**Requirements**
Print the entire listing. Each line must match the original exactly.

○ ○ ○ ○ ○

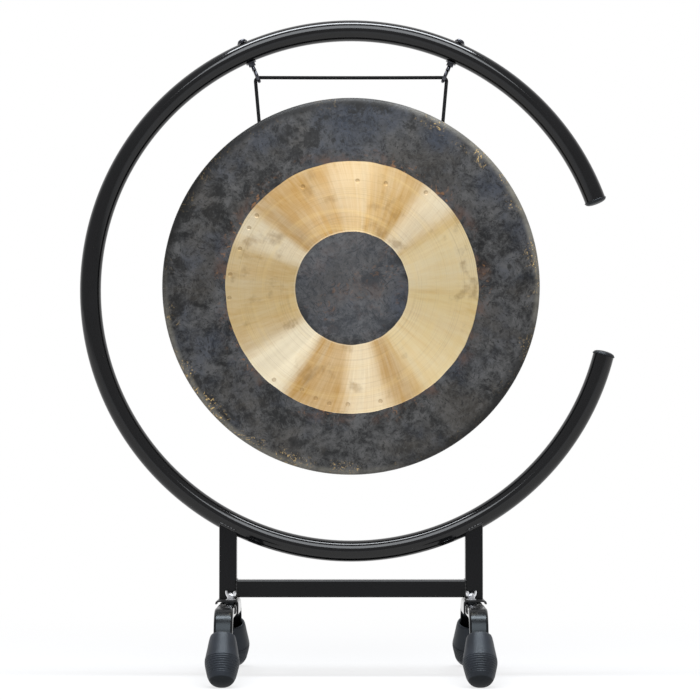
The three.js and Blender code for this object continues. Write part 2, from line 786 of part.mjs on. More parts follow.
const cordRoute = new CordRoute();
const cordSweep = new THREE.ExtrudeGeometry(circle(cordDiameter / 2, 8), {
  extrudePath: cordRoute,
  steps: cordRoute.steps,
  bevelEnabled: false,
});
const knots = [-1, 1].map((side) => new THREE.SphereGeometry(cordKnotDiameter / 2, 10, 8)
  .translate(side * knotCentre.x, 0, knotCentre.y));
place(stand, 'gong_cord', join(cordSweep, ...knots), cordBlack());

// The origin is the middle of the footprint, at floor level
const bounds = new THREE.Box3().setFromObject(stand, true);
stand.position.set(-(bounds.min.x + bounds.max.x) / 2, 0, -bounds.min.z);

export default stand;
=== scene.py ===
import math

import bpy
from mathutils import Matrix, Vector


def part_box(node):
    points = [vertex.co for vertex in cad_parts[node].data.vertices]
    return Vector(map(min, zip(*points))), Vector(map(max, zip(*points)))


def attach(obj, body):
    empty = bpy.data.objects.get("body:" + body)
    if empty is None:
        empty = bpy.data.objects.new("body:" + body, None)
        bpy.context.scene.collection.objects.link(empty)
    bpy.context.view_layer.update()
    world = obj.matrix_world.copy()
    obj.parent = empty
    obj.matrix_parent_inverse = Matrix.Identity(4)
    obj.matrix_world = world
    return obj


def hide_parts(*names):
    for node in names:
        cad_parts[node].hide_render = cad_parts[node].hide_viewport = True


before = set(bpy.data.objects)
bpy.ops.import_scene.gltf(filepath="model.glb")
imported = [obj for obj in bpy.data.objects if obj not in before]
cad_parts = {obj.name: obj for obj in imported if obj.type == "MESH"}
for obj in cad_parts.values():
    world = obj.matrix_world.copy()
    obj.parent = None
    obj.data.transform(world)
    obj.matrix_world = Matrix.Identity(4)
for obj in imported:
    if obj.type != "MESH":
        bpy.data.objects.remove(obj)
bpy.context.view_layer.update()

TAU = 2 * math.pi

# Where the pieces are, in metres: the row's frame has its origin on the floor
MIDDLE = sum(end.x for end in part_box("cross_bar")) / 2
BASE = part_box("left_upright")[0].z
RING_CENTRE = Vector((MIDDLE, 0, BASE + 0.4554))
RING_RADIUS, TUBE_RADIUS, TUBE_WALL = 0.3855, 0.0156, 0.002
UPPER_END, LOWER_END = 20.3, -14.6
GONG_CENTRE = Vector((MIDDLE, 0, BASE + 0.4607))
GONG_RADIUS, GONG_DEPTH, GONG_SHEET = 0.2784, 0.045, 0.0024
GONG_FRONT, GONG_CROWN, GONG_BEND = 0.022, 0.003, 0.008
GONG_LEAN = math.radians(6)
UPRIGHT_OUT, UPRIGHT_HALF = 0.18095, 0.0129
# The foot: its slope, its mouth's place under the leg's top face, and the run to its sole
FOOT_SLOPE = math.radians(59)
FOOT_BELOW, SOLE_EDGE = 0.0045, 0.0688
CORNERS = ("front_left", "front_right", "rear_left", "rear_right")


def rim_radius(height):
    """The gong's outside radius at a height towards the front, as its rim leans in behind."""
    return GONG_RADIUS - (GONG_FRONT - height) * math.tan(GONG_LEAN)


# Camera, floor and light

LENS = 139.25
CAMERA_PLACE = (MIDDLE - 0.0015, -4.0, 0.326)
CAMERA_LIFT = math.radians(2.214)
WHITE, PAPER = (1, 1, 1, 1), (0.62, 0.62, 0.63, 1)
FRONT_GREY, BACK_GREY = (0.46, 0.46, 0.47, 1), (0.38, 0.38, 0.39, 1)
LAMP_COLOUR = (0.92, 0.96, 1.0)
# Name, place, aim, width, depth and watts of each lamp
LAMPS = (("overhead_lamp", (0, -0.35, 3.55), (0, 0, 0.6), 2.9, 0.65, 150),
         ("front_lamp", (0, -4.1, 4.1), (0, 0, 0.5), 3.9, 2.7, 212))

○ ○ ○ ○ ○

**Answer to this task**
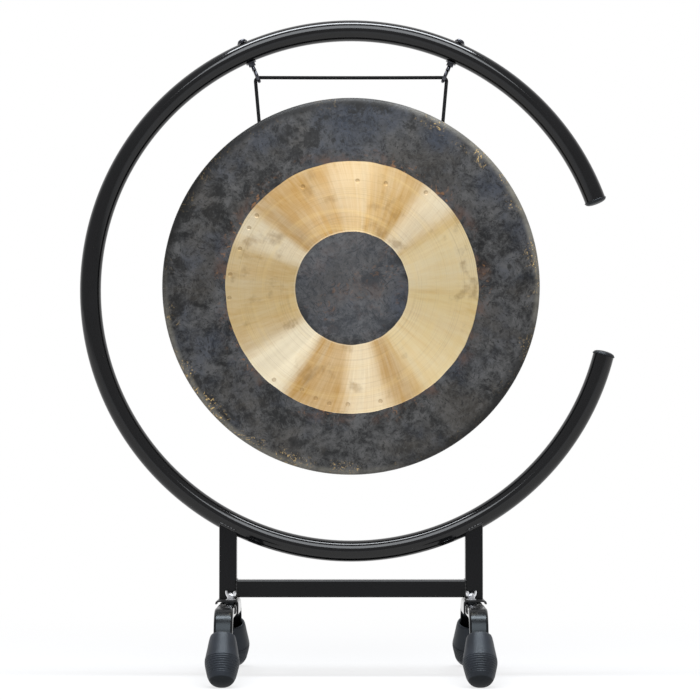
The three.js and Blender code for this object continues. Write part 2, from line 786 of part.mjs on. More parts follow.
const cordRoute = new CordRoute();
const cordSweep = new THREE.ExtrudeGeometry(circle(cordDiameter / 2, 8), {
  extrudePath: cordRoute,
  steps: cordRoute.steps,
  bevelEnabled: false,
});
const knots = [-1, 1].map((side) => new THREE.SphereGeometry(cordKnotDiameter / 2, 10, 8)
  .translate(side * knotCentre.x, 0, knotCentre.y));
place(stand, 'gong_cord', join(cordSweep, ...knots), cordBlack());

// The origin is the middle of the footprint, at floor level
const bounds = new THREE.Box3().setFromObject(stand, true);
stand.position.set(-(bounds.min.x + bounds.max.x) / 2, 0, -bounds.min.z);

export default stand;
=== scene.py ===
import math

import bpy
from mathutils import Matrix, Vector


def part_box(node):
    points = [vertex.co for vertex in cad_parts[node].data.vertices]
    return Vector(map(min, zip(*points))), Vector(map(max, zip(*points)))


def attach(obj, body):
    empty = bpy.data.objects.get("body:" + body)
    if empty is None:
        empty = bpy.data.objects.new("body:" + body, None)
        bpy.context.scene.collection.objects.link(empty)
    bpy.context.view_layer.update()
    world = obj.matrix_world.copy()
    obj.parent = empty
    obj.matrix_parent_inverse = Matrix.Identity(4)
    obj.matrix_world = world
    return obj


def hide_parts(*names):
    for node in names:
        cad_parts[node].hide_render = cad_parts[node].hide_viewport = True


before = set(bpy.data.objects)
bpy.ops.import_scene.gltf(filepath="model.glb")
imported = [obj for obj in bpy.data.objects if obj not in before]
cad_parts = {obj.name: obj for obj in imported if obj.type == "MESH"}
for obj in cad_parts.values():
    world = obj.matrix_world.copy()
    obj.parent = None
    obj.data.transform(world)
    obj.matrix_world = Matrix.Identity(4)
for obj in imported:
    if obj.type != "MESH":
        bpy.data.objects.remove(obj)
bpy.context.view_layer.update()

TAU = 2 * math.pi

# Where the pieces are, in metres: the row's frame has its origin on the floor
MIDDLE = sum(end.x for end in part_box("cross_bar")) / 2
BASE = part_box("left_upright")[0].z
RING_CENTRE = Vector((MIDDLE, 0, BASE + 0.4554))
RING_RADIUS, TUBE_RADIUS, TUBE_WALL = 0.3855, 0.0156, 0.002
UPPER_END, LOWER_END = 20.3, -14.6
GONG_CENTRE = Vector((MIDDLE, 0, BASE + 0.4607))
GONG_RADIUS, GONG_DEPTH, GONG_SHEET = 0.2784, 0.045, 0.0024
GONG_FRONT, GONG_CROWN, GONG_BEND = 0.022, 0.003, 0.008
GONG_LEAN = math.radians(6)
UPRIGHT_OUT, UPRIGHT_HALF = 0.18095, 0.0129
# The foot: its slope, its mouth's place under the leg's top face, and the run to its sole
FOOT_SLOPE = math.radians(59)
FOOT_BELOW, SOLE_EDGE = 0.0045, 0.0688
CORNERS = ("front_left", "front_right", "rear_left", "rear_right")


def rim_radius(height):
    """The gong's outside radius at a height towards the front, as its rim leans in behind."""
    return GONG_RADIUS - (GONG_FRONT - height) * math.tan(GONG_LEAN)


# Camera, floor and light

LENS = 139.25
CAMERA_PLACE = (MIDDLE - 0.0015, -4.0, 0.326)
CAMERA_LIFT = math.radians(2.214)
WHITE, PAPER = (1, 1, 1, 1), (0.62, 0.62, 0.63, 1)
FRONT_GREY, BACK_GREY = (0.46, 0.46, 0.47, 1), (0.38, 0.38, 0.39, 1)
LAMP_COLOUR = (0.92, 0.96, 1.0)
# Name, place, aim, width, depth and watts of each lamp
LAMPS = (("overhead_lamp", (0, -0.35, 3.55), (0, 0, 0.6), 2.9, 0.65, 150),
         ("front_lamp", (0, -4.1, 4.1), (0, 0, 0.5), 3.9, 2.7, 212))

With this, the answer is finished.